▶ **TASK DETAILS**
The data must be written out once more, precisely as given.
── DATA FOR THE TASK ──
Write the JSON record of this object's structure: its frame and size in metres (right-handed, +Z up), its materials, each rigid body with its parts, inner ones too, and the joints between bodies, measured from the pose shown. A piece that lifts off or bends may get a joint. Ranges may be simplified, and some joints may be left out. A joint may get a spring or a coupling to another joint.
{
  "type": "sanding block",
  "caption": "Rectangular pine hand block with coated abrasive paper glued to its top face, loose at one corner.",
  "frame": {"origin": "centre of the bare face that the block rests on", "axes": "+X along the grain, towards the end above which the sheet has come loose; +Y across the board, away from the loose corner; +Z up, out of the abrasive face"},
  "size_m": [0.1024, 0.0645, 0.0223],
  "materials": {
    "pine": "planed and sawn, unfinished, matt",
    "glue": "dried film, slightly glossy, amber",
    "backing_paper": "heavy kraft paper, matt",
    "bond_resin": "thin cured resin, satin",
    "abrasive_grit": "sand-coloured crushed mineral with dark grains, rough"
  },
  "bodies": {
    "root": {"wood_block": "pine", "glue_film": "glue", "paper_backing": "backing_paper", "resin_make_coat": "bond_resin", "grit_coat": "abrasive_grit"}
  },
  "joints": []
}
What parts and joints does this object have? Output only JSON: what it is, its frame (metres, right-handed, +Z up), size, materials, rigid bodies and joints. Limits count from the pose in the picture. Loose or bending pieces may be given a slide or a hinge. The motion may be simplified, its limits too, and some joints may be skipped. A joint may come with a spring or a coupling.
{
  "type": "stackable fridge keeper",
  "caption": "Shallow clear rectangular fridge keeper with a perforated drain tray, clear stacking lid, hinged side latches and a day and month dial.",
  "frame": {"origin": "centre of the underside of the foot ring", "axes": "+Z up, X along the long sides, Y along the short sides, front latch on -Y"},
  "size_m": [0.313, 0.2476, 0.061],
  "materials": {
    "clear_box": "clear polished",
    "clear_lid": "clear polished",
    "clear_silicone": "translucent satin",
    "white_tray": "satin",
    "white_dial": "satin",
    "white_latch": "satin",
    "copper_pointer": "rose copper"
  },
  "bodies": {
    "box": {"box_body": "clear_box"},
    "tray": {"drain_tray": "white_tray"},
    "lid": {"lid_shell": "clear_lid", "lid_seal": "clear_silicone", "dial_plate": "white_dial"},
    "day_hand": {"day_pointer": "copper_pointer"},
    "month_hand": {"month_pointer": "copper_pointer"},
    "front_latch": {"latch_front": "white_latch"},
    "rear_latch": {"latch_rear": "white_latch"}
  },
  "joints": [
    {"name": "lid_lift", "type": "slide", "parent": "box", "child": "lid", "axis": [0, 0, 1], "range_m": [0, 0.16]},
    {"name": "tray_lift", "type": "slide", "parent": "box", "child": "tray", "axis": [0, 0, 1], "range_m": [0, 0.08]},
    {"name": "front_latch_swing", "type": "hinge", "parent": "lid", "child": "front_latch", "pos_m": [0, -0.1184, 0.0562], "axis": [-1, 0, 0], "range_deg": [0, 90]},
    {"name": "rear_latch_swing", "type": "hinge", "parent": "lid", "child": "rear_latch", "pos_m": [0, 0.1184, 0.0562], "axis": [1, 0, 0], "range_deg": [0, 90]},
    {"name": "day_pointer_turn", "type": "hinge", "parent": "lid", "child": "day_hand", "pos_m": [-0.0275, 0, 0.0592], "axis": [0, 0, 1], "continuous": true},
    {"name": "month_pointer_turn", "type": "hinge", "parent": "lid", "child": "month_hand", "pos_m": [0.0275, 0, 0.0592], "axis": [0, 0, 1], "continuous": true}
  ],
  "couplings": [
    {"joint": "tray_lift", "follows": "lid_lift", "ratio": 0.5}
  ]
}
───
▶ **TASK ANSWER**
Write the JSON record of this object's structure: its frame and size in metres (right-handed, +Z up), its materials, each rigid body with its parts, inner ones too, and the joints between bodies, measured from the pose shown. A piece that lifts off or bends may get a joint. Ranges may be simplified, and some joints may be left out. A joint may get a spring or a coupling to another joint.
{
  "type": "sanding block",
  "caption": "Rectangular pine hand block with coated abrasive paper glued to its top face, loose at one corner.",
  "frame": {"origin": "centre of the bare face that the block rests on", "axes": "+X along the grain, towards the end above which the sheet has come loose; +Y across the board, away from the loose corner; +Z up, out of the abrasive face"},
  "size_m": [0.1024, 0.0645, 0.0223],
  "materials": {
    "pine": "planed and sawn, unfinished, matt",
    "glue": "dried film, slightly glossy, amber",
    "backing_paper": "heavy kraft paper, matt",
    "bond_resin": "thin cured resin, satin",
    "abrasive_grit": "sand-coloured crushed mineral with dark grains, rough"
  },
  "bodies": {
    "root": {"wood_block": "pine", "glue_film": "glue", "paper_backing": "backing_paper", "resin_make_coat": "bond_resin", "grit_coat": "abrasive_grit"}
  },
  "joints": []
}
What parts and joints does this object have? Output only JSON: what it is, its frame (metres, right-handed, +Z up), size, materials, rigid bodies and joints. Limits count from the pose in the picture. Loose or bending pieces may be given a slide or a hinge. The motion may be simplified, its limits too, and some joints may be skipped. A joint may come with a spring or a coupling.
{
  "type": "stackable fridge keeper",
  "caption": "Shallow clear rectangular fridge keeper with a perforated drain tray, clear stacking lid, hinged side latches and a day and month dial.",
  "frame": {"origin": "centre of the underside of the foot ring", "axes": "+Z up, X along the long sides, Y along the short sides, front latch on -Y"},
  "size_m": [0.313, 0.2476, 0.061],
  "materials": {
    "clear_box": "clear polished",
    "clear_lid": "clear polished",
    "clear_silicone": "translucent satin",
    "white_tray": "satin",
    "white_dial": "satin",
    "white_latch": "satin",
    "copper_pointer": "rose copper"
  },
  "bodies": {
    "box": {"box_body": "clear_box"},
    "tray": {"drain_tray": "white_tray"},
    "lid": {"lid_shell": "clear_lid", "lid_seal": "clear_silicone", "dial_plate": "white_dial"},
    "day_hand": {"day_pointer": "copper_pointer"},
    "month_hand": {"month_pointer": "copper_pointer"},
    "front_latch": {"latch_front": "white_latch"},
    "rear_latch": {"latch_rear": "white_latch"}
  },
  "joints": [
    {"name": "lid_lift", "type": "slide", "parent": "box", "child": "lid", "axis": [0, 0, 1], "range_m": [0, 0.16]},
    {"name": "tray_lift", "type": "slide", "parent": "box", "child": "tray", "axis": [0, 0, 1], "range_m": [0, 0.08]},
    {"name": "front_latch_swing", "type": "hinge", "parent": "lid", "child": "front_latch", "pos_m": [0, -0.1184, 0.0562], "axis": [-1, 0, 0], "range_deg": [0, 90]},
    {"name": "rear_latch_swing", "type": "hinge", "parent": "lid", "child": "rear_latch", "pos_m": [0, 0.1184, 0.0562], "axis": [1, 0, 0], "range_deg": [0, 90]},
    {"name": "day_pointer_turn", "type": "hinge", "parent": "lid", "child": "day_hand", "pos_m": [-0.0275, 0, 0.0592], "axis": [0, 0, 1], "continuous": true},
    {"name": "month_pointer_turn", "type": "hinge", "parent": "lid", "child": "month_hand", "pos_m": [0.0275, 0, 0.0592], "axis": [0, 0, 1], "continuous": true}
  ],
  "couplings": [
    {"joint": "tray_lift", "follows": "lid_lift", "ratio": 0.5}
  ]
}